- [TO BE DONE]
Starting at the line that contains "radii.append(bend_radius + sheet_thickness", copy every line down to the line that contains "obj.parent = None", inclusive, exactly as it stands. Omit all other lines.

- [RECORDS SUPPLIED]
%%

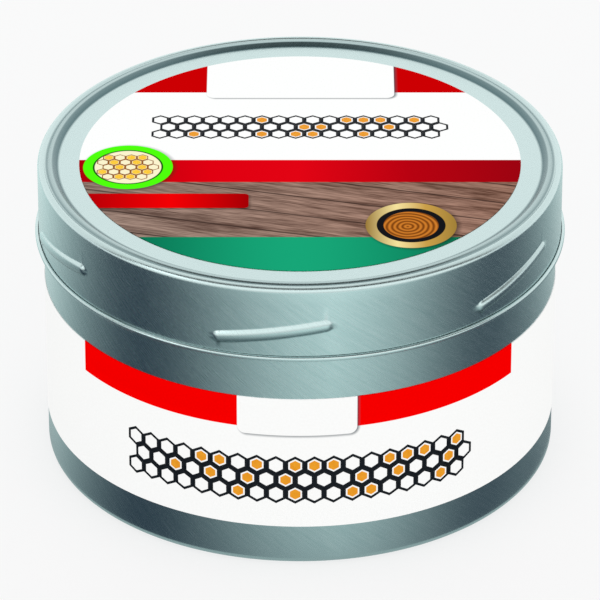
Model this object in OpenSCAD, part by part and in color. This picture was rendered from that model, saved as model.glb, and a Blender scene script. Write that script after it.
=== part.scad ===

%%
%%

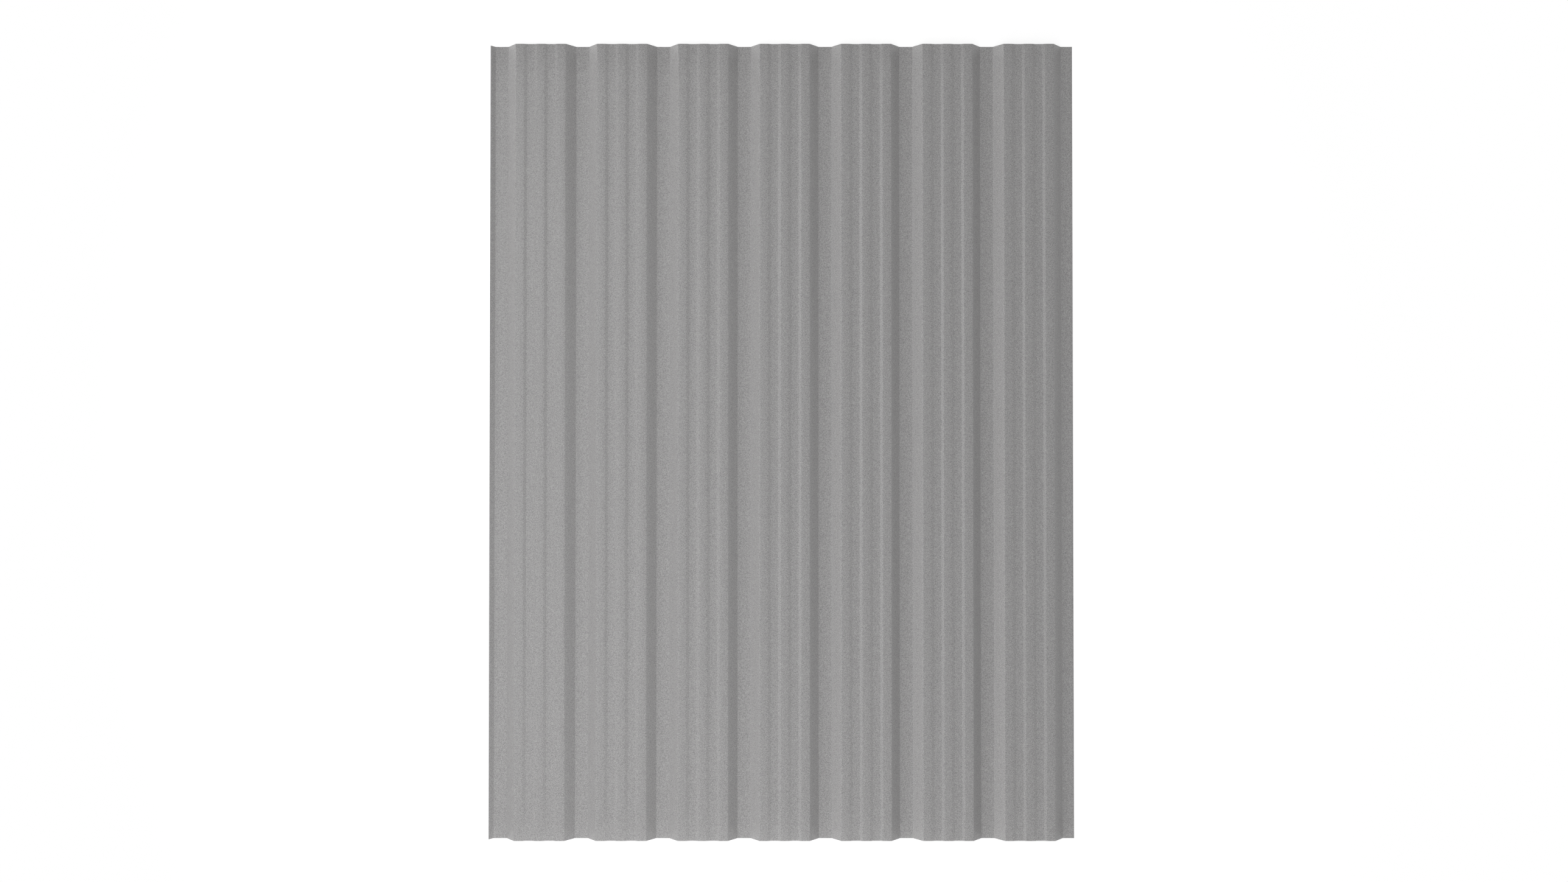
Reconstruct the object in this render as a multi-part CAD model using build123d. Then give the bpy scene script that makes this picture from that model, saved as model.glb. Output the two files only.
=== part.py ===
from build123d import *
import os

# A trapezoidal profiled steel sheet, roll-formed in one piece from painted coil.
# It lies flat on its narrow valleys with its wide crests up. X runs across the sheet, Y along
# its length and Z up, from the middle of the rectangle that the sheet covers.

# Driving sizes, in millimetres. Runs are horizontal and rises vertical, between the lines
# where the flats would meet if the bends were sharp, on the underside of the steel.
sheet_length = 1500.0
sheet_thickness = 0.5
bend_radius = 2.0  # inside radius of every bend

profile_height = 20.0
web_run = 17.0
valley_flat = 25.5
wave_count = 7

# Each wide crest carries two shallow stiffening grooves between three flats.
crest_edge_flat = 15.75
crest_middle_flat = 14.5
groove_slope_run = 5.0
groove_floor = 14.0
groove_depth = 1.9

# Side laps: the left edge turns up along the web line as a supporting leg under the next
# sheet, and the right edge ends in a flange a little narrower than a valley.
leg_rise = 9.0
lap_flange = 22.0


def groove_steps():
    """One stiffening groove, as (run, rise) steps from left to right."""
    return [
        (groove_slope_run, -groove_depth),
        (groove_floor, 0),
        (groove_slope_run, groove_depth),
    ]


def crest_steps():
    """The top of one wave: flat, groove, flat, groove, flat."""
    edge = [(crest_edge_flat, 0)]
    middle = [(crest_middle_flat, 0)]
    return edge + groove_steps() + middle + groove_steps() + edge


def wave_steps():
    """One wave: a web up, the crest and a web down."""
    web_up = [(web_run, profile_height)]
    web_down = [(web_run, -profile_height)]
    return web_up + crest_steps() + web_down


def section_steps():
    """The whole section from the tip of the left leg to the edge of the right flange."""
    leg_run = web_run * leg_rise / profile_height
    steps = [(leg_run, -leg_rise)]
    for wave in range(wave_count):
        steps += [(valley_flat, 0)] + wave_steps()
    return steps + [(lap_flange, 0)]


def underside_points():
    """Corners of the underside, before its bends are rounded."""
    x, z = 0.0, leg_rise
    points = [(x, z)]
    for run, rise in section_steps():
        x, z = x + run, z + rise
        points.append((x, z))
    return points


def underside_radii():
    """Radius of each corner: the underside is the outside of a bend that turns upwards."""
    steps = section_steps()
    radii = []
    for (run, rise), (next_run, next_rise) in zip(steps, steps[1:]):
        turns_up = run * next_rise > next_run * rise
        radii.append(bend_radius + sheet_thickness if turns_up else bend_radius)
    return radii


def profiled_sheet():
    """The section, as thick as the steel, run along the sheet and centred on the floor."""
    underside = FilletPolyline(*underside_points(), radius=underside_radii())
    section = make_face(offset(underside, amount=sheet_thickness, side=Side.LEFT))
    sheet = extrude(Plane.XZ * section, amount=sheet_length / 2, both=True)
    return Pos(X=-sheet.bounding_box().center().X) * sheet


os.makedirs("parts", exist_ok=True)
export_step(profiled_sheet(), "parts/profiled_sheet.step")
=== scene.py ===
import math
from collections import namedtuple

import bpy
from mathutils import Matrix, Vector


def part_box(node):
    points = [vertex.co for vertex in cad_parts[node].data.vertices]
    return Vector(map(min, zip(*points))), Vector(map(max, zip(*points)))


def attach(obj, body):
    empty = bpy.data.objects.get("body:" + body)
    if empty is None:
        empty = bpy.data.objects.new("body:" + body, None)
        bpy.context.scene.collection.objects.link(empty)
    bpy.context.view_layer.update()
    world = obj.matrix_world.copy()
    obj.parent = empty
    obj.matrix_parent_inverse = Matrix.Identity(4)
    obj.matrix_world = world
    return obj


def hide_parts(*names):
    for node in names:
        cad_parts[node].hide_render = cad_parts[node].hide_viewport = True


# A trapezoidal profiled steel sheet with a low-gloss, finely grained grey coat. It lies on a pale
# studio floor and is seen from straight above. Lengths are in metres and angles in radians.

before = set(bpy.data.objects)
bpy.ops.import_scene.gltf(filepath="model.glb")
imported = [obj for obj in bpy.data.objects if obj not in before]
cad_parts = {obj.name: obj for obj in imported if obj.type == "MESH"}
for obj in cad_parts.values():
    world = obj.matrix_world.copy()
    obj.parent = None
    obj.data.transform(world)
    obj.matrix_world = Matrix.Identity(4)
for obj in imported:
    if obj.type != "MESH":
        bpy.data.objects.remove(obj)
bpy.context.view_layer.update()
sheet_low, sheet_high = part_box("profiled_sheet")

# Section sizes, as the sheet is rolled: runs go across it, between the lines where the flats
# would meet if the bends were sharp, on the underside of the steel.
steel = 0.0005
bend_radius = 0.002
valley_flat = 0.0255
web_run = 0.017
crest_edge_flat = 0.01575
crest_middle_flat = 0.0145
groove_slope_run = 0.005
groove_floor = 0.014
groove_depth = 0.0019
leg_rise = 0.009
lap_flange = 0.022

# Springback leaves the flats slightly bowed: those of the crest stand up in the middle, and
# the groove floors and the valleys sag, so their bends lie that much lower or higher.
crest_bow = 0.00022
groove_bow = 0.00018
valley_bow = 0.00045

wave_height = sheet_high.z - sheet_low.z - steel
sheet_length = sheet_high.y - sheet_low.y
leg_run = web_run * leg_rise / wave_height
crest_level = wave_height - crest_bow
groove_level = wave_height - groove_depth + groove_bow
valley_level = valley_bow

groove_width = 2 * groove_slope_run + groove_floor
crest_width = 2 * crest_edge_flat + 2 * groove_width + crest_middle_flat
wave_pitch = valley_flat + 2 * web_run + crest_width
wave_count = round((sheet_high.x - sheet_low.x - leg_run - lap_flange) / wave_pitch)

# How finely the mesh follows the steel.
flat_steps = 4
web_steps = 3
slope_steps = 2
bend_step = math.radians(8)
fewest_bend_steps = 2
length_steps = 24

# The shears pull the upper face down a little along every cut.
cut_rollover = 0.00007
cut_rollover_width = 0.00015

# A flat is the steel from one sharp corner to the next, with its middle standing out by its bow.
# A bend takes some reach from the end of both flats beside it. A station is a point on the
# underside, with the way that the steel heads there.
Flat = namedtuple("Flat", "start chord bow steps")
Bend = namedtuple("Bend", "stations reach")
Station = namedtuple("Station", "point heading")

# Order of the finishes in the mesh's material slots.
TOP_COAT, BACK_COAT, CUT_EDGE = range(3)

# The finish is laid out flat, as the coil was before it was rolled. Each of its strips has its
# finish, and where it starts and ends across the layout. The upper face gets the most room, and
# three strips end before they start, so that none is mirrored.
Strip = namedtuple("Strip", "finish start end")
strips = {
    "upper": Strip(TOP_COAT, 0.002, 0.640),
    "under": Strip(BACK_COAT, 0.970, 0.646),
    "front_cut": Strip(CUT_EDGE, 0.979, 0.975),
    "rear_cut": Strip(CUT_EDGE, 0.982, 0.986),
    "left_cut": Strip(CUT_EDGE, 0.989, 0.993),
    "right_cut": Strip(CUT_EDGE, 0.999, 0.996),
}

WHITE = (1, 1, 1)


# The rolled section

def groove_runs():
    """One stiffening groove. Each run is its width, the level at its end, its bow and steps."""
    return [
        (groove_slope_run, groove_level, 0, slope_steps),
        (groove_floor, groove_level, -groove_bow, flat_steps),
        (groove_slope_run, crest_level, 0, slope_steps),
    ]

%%

- [ANSWER FOR THE TASK]
        radii.append(bend_radius + sheet_thickness if turns_up else bend_radius)
    return radii


def profiled_sheet():
    """The section, as thick as the steel, run along the sheet and centred on the floor."""
    underside = FilletPolyline(*underside_points(), radius=underside_radii())
    section = make_face(offset(underside, amount=sheet_thickness, side=Side.LEFT))
    sheet = extrude(Plane.XZ * section, amount=sheet_length / 2, both=True)
    return Pos(X=-sheet.bounding_box().center().X) * sheet


os.makedirs("parts", exist_ok=True)
export_step(profiled_sheet(), "parts/profiled_sheet.step")
=== scene.py ===
import math
from collections import namedtuple

import bpy
from mathutils import Matrix, Vector


def part_box(node):
    points = [vertex.co for vertex in cad_parts[node].data.vertices]
    return Vector(map(min, zip(*points))), Vector(map(max, zip(*points)))


def attach(obj, body):
    empty = bpy.data.objects.get("body:" + body)
    if empty is None:
        empty = bpy.data.objects.new("body:" + body, None)
        bpy.context.scene.collection.objects.link(empty)
    bpy.context.view_layer.update()
    world = obj.matrix_world.copy()
    obj.parent = empty
    obj.matrix_parent_inverse = Matrix.Identity(4)
    obj.matrix_world = world
    return obj


def hide_parts(*names):
    for node in names:
        cad_parts[node].hide_render = cad_parts[node].hide_viewport = True


# A trapezoidal profiled steel sheet with a low-gloss, finely grained grey coat. It lies on a pale
# studio floor and is seen from straight above. Lengths are in metres and angles in radians.

before = set(bpy.data.objects)
bpy.ops.import_scene.gltf(filepath="model.glb")
imported = [obj for obj in bpy.data.objects if obj not in before]
cad_parts = {obj.name: obj for obj in imported if obj.type == "MESH"}
for obj in cad_parts.values():
    world = obj.matrix_world.copy()
    obj.parent = None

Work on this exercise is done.